Updated by neels almost 7 years ago
In the second pcap, I also see no RTP streams crossing. ("don't cross the streams!")
One detail I notice is that the RTP payload type is modified by the MGCPGW.
Coming from the BTS, it is GSM 06.10, then our code overwrites it with DynamicRTP-Type-98.
That's due to openbsc/src/libmgcp/mgcp_network.c:mgcp_patch_and_count()
413: int payload = rtp_end->codec.payload_type; [...] 540: rtp_hdr->payload_type = payload;
Not sure why the payload change is there, must be a specific hack.
I had a patch to switch this off once: http://git.osmocom.org/openbsc/commit/?id=1804823c92dcb34b100a89e95b7cc17476fb46d0
Updated by dexter almost 7 years ago
I think one important part of the problem is the releasing of a channel.

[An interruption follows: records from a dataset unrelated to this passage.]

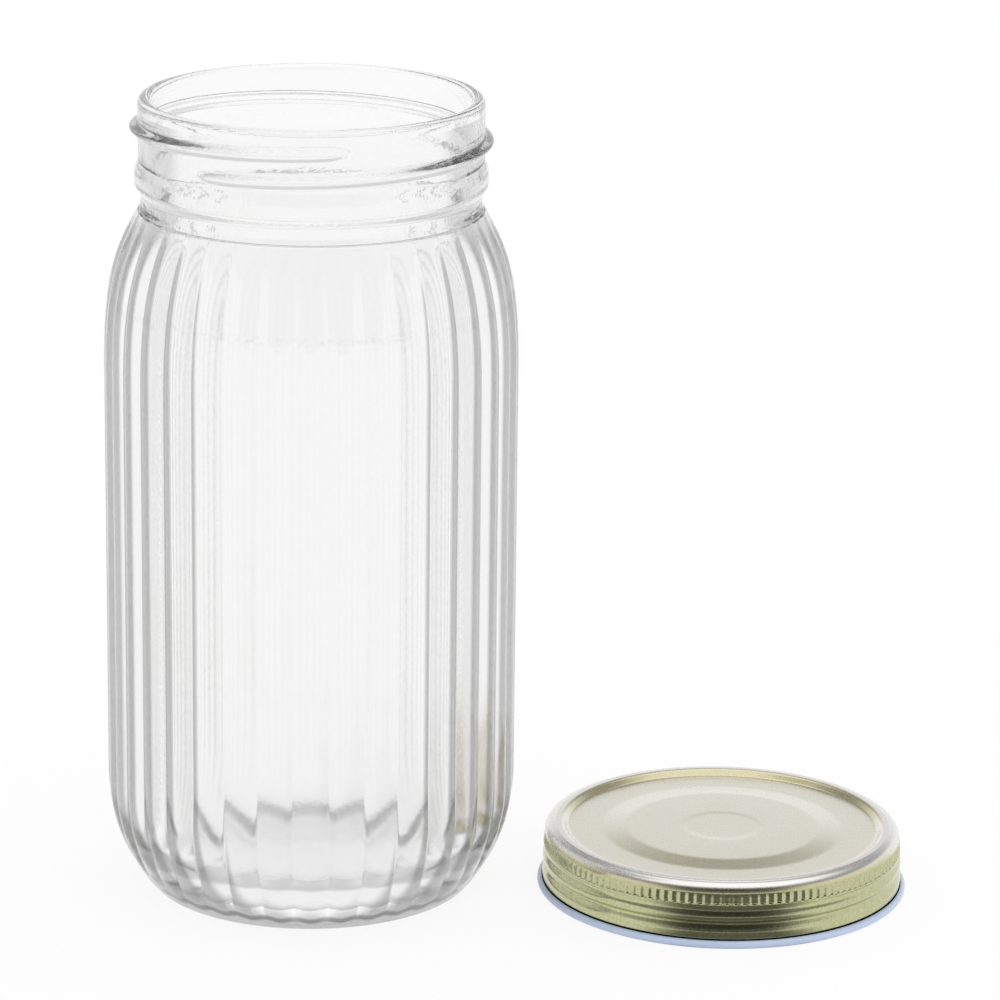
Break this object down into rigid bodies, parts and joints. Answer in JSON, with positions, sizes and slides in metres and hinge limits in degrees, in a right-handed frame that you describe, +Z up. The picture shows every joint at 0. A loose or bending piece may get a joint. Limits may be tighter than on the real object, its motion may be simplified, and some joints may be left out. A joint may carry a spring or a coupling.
{
  "type": "preserving jar",
  "caption": "Tall clear glass preserving jar with upright ribs and a screw neck, empty and open, with its one-piece metal screw cap lying top up beside it.",
  "frame": {"origin": "on the jar's axis, in the plane that the jar and its cap stand on", "axes": "+Z up along the jar's axis, +X towards the cap lying beside the jar, -Y towards the front"},
  "size_m": [0.1969, 0.103, 0.1965],
  "materials": {
    "clear_glass": "gloss",
    "gold_lacquer": "satin",
    "sealing_compound": "matte"
  },
  "bodies": {
    "root": {"jar": "clear_glass", "lid": "gold_lacquer", "sealing_ring": "sealing_compound"}
  },
  "joints": []
}
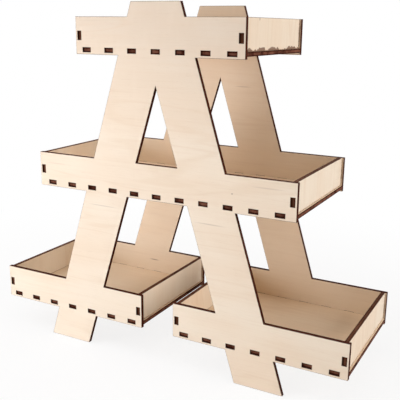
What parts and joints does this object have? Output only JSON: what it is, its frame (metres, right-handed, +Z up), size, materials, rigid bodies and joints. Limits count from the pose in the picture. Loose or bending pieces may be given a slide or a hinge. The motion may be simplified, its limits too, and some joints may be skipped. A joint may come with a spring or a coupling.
{
  "type": "tiered paint rack",
  "caption": "Free-standing A-frame rack of laser-cut plywood with open shallow trays on stepped tiers, press-fitted with tabs and slots, for paint bottles or small craft supplies.",
  "frame": {"origin": "centre of the footprint, level with the underside of the feet", "axes": "+X along the trays, +Y from the front frame to the back frame, +Z up"},
  "size_m": [0.2852, 0.099, 0.2566],
  "materials": {
    "frame_plywood": "bare pale birch plywood with a fine level grain, laser-charred brown edges",
    "floor_plywood": "bare pale birch plywood with the grain along the tray, laser-charred brown edges",
    "end_wall_plywood": "bare pale birch plywood with upright grain, laser-charred brown edges"
  },
  "bodies": {
    "root": {"front_frame": "frame_plywood", "back_frame": "frame_plywood", "top_tray_floor": "floor_plywood", "top_tray_left_end_wall": "end_wall_plywood", "top_tray_right_end_wall": "end_wall_plywood", "middle_tray_floor": "floor_plywood", "middle_tray_left_end_wall": "end_wall_plywood", "middle_tray_right_end_wall": "end_wall_plywood", "lower_left_tray_floor": "floor_plywood", "lower_left_tray_left_end_wall": "end_wall_plywood", "lower_left_tray_right_end_wall": "end_wall_plywood", "lower_right_tray_floor": "floor_plywood", "lower_right_tray_left_end_wall": "end_wall_plywood", "lower_right_tray_right_end_wall": "end_wall_plywood"}
  },
  "joints": []
}
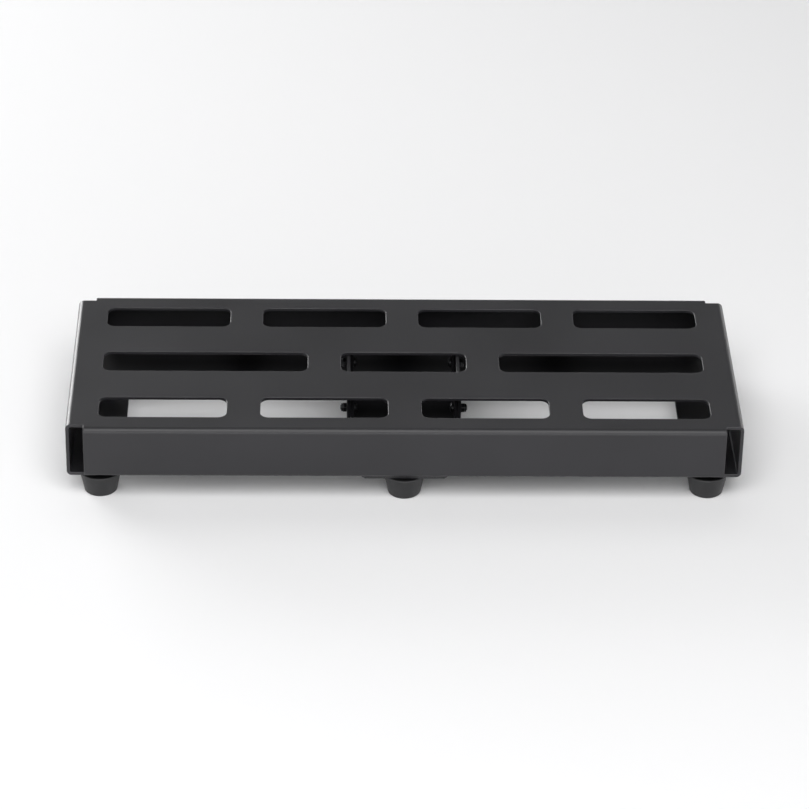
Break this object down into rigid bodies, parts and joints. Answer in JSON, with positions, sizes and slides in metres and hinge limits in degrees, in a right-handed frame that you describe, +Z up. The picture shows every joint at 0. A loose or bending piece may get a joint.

The MSC receives the Release Complete DTAP message, but it does not respond with a clear command. The clear command has to follow immediately after the release has completed.
|<----------- Channel Activation ---------------| | |---------- Channel Activation Ack ------------>| | |------------ Assignment Command -------------->| | |------------- Release Complete --------------->| | #96 | |------------ DTAP/ Release Complete ---------->| The MSC should send a clear comande here? |----------- Establish Indication ------------->| | |------------ Assignment Complete ------------->| | |<--------------- Release Req ------------------| | |<------------- ip.access CRCX -----------------| |
Updated by dexter almost 7 years ago
- File fixed_msc.log fixed_msc.log added
- File fixed_bsc.log fixed_bsc.log added
- File fixed.pcapng fixed.pcapng added
- Status changed from In Progress to Resolved
- % Done changed from 0 to 100
I think the problem is fixed now. We now transmit the clear command when the subscriber connection is freed. This informs the BSC properly about the fact that the connection has ended. Also calling a non available subscriber does not harm anymore. Tried it several times and it worked for all testcalls.